== Problem statement ==
Starting at the line that contains "obj.parent = empty" and stopping at the line that contains "# Lengths are", repeat every line exactly, the two end lines included, and nothing else.

== Material provided ==
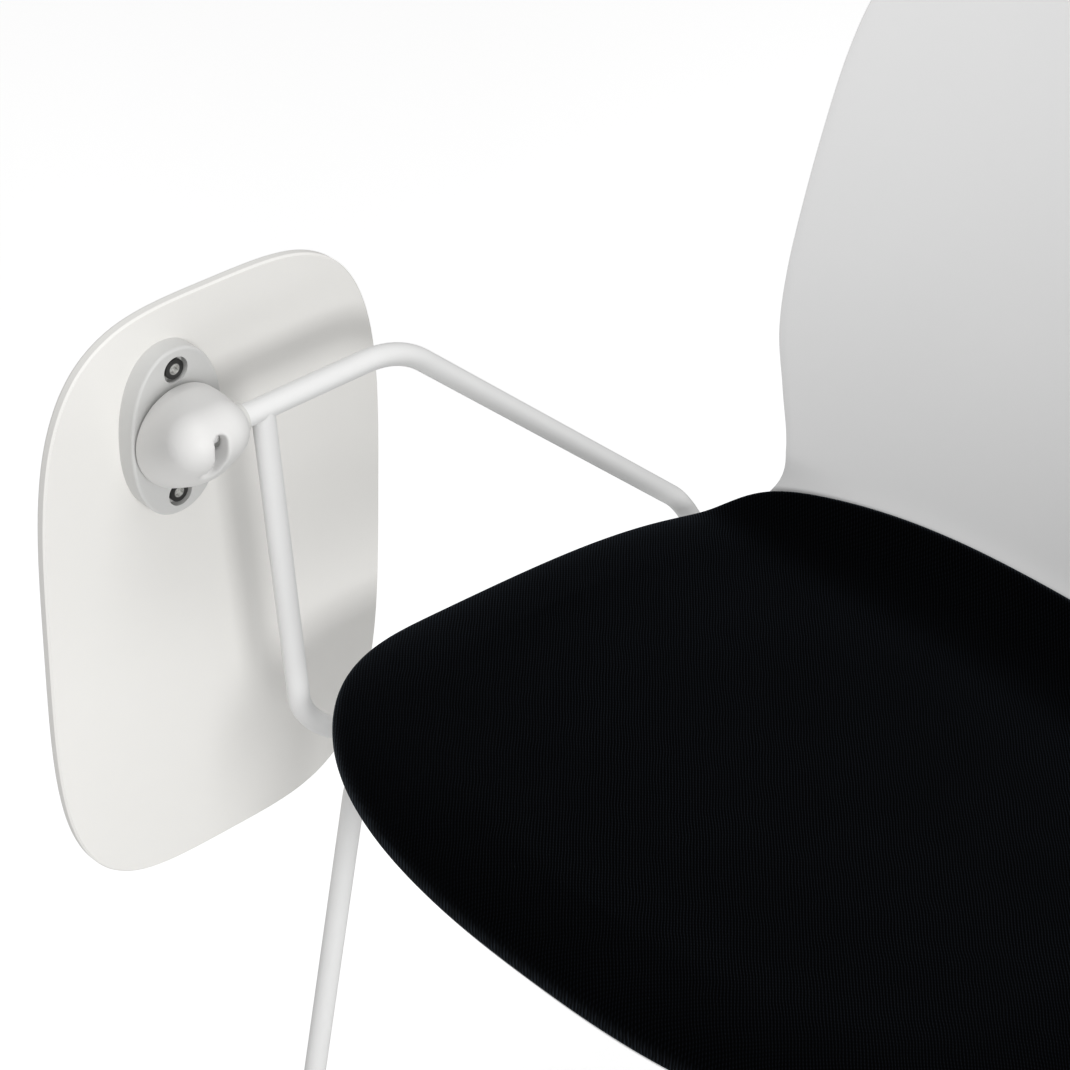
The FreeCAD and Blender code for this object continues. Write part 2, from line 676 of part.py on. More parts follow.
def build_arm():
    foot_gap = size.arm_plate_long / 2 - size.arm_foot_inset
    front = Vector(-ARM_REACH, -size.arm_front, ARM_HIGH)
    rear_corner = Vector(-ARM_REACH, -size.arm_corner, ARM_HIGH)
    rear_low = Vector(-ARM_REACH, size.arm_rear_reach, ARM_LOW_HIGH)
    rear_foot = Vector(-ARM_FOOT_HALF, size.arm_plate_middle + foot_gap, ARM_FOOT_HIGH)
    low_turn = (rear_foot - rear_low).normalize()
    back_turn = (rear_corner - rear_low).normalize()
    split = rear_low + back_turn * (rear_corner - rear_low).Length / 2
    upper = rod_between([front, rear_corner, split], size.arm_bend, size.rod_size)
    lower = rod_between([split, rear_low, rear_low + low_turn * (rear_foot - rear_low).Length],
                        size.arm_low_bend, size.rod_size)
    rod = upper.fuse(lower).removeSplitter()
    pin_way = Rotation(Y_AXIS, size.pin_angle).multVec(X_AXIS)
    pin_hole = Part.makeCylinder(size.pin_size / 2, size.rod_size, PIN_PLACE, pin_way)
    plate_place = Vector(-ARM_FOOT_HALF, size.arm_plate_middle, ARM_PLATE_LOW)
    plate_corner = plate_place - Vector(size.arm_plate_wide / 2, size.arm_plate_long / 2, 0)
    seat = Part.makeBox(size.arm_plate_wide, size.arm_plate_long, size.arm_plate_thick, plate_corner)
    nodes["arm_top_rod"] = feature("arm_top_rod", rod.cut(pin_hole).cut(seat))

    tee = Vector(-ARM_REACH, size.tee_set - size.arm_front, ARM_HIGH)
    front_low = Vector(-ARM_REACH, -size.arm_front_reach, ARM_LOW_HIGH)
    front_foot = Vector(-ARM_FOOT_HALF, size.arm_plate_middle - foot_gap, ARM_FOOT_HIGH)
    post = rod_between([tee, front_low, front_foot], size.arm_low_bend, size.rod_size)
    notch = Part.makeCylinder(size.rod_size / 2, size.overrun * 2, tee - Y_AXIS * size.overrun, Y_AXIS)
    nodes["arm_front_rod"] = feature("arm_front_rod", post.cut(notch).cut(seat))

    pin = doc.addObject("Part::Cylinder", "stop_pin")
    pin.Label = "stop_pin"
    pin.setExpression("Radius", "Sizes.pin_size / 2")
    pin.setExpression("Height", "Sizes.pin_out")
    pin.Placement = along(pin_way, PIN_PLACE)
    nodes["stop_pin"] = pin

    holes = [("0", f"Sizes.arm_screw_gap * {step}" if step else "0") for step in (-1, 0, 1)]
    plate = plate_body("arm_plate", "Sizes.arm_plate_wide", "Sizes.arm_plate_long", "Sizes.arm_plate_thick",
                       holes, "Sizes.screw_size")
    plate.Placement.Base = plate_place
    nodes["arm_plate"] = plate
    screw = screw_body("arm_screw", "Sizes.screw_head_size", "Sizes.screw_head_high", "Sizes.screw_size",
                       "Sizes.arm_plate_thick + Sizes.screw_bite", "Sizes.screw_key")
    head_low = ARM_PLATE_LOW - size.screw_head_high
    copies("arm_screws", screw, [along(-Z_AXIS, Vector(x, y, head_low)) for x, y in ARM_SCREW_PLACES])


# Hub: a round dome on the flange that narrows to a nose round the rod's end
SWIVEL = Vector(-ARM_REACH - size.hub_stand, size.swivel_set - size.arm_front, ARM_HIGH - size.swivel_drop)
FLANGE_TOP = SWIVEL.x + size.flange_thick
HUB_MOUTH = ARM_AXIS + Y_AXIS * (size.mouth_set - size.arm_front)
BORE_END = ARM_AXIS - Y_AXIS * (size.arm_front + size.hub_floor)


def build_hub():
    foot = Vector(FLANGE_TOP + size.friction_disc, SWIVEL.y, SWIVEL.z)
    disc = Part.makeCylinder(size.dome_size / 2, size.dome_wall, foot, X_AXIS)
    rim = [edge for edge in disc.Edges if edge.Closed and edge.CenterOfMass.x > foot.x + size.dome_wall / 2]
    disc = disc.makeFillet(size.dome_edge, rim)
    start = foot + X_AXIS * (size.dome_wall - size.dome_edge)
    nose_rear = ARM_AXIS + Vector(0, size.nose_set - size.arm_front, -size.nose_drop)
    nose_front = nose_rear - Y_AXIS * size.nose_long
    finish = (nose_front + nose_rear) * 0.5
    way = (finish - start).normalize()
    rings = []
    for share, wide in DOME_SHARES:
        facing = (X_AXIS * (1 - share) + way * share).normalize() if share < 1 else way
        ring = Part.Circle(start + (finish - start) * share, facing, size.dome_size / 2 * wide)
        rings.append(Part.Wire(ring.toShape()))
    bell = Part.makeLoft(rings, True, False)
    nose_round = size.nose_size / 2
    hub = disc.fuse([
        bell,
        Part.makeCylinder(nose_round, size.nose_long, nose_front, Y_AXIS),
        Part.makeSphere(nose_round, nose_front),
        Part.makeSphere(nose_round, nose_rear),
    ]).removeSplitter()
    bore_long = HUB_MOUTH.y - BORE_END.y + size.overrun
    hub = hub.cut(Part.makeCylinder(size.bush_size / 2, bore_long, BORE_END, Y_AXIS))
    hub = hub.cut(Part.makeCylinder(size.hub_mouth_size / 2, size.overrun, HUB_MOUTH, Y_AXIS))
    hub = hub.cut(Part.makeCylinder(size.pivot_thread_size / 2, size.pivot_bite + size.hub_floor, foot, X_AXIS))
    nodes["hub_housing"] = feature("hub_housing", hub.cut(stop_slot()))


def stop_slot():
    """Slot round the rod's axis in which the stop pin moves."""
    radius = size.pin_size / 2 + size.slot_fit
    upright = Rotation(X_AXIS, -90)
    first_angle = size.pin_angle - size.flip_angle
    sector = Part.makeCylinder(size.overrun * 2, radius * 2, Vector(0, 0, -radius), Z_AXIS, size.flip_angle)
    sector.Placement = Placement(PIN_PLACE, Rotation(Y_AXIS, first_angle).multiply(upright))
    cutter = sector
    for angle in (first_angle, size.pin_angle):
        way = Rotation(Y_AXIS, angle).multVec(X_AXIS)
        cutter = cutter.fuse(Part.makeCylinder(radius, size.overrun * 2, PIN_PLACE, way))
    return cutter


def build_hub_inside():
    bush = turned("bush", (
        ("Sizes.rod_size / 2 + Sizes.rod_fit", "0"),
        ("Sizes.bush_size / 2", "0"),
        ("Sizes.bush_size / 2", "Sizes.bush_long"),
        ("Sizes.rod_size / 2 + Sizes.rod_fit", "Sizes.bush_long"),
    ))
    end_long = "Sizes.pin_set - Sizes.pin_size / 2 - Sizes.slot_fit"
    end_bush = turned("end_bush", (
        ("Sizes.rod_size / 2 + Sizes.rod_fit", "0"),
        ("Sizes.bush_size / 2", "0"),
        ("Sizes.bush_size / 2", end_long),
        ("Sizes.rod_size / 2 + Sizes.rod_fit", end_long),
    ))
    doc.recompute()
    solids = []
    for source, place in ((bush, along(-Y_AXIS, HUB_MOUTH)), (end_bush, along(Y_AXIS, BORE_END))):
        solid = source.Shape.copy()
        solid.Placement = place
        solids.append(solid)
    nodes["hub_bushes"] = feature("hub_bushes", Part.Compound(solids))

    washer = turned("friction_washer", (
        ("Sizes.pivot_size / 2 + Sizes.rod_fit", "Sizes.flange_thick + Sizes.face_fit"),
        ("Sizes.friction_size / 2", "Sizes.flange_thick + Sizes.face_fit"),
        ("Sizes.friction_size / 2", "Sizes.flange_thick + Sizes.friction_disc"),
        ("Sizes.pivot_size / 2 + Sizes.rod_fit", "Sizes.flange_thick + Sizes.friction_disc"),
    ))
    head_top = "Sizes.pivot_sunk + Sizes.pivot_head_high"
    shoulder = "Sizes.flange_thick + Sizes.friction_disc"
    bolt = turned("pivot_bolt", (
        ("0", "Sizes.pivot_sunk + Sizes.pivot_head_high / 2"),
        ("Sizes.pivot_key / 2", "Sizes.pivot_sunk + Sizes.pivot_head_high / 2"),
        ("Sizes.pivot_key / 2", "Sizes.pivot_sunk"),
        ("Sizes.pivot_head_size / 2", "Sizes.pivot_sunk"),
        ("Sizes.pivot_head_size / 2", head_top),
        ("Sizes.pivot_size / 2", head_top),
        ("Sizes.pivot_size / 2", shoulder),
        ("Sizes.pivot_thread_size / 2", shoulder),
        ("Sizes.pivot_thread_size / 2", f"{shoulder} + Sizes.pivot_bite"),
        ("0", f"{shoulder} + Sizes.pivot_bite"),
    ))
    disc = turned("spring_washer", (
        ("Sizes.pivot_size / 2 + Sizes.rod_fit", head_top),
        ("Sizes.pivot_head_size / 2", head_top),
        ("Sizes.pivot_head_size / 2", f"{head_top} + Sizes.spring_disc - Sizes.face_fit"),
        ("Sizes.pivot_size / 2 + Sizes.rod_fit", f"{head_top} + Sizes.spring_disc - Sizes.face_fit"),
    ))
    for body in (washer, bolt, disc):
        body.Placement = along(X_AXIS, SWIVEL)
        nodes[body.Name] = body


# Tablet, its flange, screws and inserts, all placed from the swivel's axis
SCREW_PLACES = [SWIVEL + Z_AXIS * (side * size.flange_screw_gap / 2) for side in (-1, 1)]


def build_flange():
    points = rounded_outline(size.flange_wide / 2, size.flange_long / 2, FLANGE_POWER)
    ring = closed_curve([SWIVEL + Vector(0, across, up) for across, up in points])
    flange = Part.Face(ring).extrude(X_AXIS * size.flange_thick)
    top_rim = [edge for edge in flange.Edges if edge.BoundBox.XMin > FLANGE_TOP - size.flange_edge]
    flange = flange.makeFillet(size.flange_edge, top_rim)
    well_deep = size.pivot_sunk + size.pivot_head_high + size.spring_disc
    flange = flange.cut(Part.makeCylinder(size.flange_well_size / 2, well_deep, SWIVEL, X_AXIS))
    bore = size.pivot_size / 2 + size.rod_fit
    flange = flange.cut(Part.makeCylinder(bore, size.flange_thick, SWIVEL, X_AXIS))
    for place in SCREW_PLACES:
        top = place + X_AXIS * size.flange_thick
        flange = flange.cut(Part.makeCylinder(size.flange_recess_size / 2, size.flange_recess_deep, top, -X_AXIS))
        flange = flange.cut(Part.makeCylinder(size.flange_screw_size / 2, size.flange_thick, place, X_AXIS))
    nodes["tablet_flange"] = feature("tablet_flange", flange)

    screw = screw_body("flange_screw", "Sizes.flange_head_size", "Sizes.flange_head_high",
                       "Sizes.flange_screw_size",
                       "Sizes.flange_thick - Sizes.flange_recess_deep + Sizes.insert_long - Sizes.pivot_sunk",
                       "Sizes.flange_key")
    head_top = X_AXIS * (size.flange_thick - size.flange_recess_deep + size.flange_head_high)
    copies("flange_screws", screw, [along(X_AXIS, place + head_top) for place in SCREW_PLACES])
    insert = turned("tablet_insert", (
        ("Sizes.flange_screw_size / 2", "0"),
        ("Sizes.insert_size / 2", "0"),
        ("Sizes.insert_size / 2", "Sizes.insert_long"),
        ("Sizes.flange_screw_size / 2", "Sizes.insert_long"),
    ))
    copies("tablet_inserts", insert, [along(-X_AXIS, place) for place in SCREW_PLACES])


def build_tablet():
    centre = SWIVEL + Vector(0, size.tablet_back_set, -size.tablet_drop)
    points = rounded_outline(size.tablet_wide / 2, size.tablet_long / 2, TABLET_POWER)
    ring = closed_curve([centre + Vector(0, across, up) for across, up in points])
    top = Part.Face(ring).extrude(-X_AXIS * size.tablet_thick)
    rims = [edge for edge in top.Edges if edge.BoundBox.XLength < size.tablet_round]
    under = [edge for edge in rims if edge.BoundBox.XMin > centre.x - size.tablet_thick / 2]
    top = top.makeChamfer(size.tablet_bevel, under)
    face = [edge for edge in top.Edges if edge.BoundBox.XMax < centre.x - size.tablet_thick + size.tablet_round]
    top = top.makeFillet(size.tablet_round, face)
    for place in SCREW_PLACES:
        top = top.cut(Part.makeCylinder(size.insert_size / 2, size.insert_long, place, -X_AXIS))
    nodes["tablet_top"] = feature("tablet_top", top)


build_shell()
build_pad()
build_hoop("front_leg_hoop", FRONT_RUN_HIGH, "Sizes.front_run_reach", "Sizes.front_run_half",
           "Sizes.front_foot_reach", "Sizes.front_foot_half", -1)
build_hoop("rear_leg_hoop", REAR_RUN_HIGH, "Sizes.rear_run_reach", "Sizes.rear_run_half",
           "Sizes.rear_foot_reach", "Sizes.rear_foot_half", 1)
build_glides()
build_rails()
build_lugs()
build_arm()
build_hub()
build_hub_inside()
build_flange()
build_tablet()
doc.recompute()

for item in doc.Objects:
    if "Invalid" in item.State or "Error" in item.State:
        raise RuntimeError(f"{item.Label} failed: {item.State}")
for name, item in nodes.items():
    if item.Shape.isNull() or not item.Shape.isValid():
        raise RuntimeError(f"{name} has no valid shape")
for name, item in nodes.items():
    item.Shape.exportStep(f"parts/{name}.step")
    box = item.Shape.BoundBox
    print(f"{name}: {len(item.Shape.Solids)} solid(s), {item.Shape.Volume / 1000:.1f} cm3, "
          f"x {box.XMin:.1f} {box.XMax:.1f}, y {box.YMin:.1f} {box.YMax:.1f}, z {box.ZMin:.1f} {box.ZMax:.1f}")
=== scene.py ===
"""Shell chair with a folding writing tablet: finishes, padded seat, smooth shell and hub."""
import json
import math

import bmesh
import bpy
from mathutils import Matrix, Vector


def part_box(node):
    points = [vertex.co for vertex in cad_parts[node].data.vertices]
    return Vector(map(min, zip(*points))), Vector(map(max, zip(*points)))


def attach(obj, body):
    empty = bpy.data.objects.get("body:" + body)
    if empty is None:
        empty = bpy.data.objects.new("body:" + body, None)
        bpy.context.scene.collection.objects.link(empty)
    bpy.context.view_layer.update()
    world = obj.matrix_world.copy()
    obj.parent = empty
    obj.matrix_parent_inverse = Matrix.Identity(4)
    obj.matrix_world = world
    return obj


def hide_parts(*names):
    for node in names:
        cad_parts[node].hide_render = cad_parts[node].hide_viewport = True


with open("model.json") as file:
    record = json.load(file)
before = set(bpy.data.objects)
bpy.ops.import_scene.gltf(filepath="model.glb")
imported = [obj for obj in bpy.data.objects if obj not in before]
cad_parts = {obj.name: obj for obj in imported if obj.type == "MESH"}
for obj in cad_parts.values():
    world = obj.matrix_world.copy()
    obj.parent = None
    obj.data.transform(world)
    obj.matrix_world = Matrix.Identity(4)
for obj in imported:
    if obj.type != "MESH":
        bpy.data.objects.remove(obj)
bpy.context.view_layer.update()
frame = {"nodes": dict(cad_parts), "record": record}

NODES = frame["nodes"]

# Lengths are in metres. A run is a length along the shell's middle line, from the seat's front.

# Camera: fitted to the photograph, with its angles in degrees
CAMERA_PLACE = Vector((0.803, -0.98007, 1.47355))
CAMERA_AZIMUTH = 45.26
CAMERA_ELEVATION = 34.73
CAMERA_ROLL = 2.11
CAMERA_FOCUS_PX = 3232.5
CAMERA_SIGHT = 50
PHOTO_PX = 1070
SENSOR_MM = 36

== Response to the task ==
    obj.parent = empty
    obj.matrix_parent_inverse = Matrix.Identity(4)
    obj.matrix_world = world
    return obj


def hide_parts(*names):
    for node in names:
        cad_parts[node].hide_render = cad_parts[node].hide_viewport = True


with open("model.json") as file:
    record = json.load(file)
before = set(bpy.data.objects)
bpy.ops.import_scene.gltf(filepath="model.glb")
imported = [obj for obj in bpy.data.objects if obj not in before]
cad_parts = {obj.name: obj for obj in imported if obj.type == "MESH"}
for obj in cad_parts.values():
    world = obj.matrix_world.copy()
    obj.parent = None
    obj.data.transform(world)
    obj.matrix_world = Matrix.Identity(4)
for obj in imported:
    if obj.type != "MESH":
        bpy.data.objects.remove(obj)
bpy.context.view_layer.update()
frame = {"nodes": dict(cad_parts), "record": record}

NODES = frame["nodes"]

# Lengths are in metres. A run is a length along the shell's middle line, from the seat's front.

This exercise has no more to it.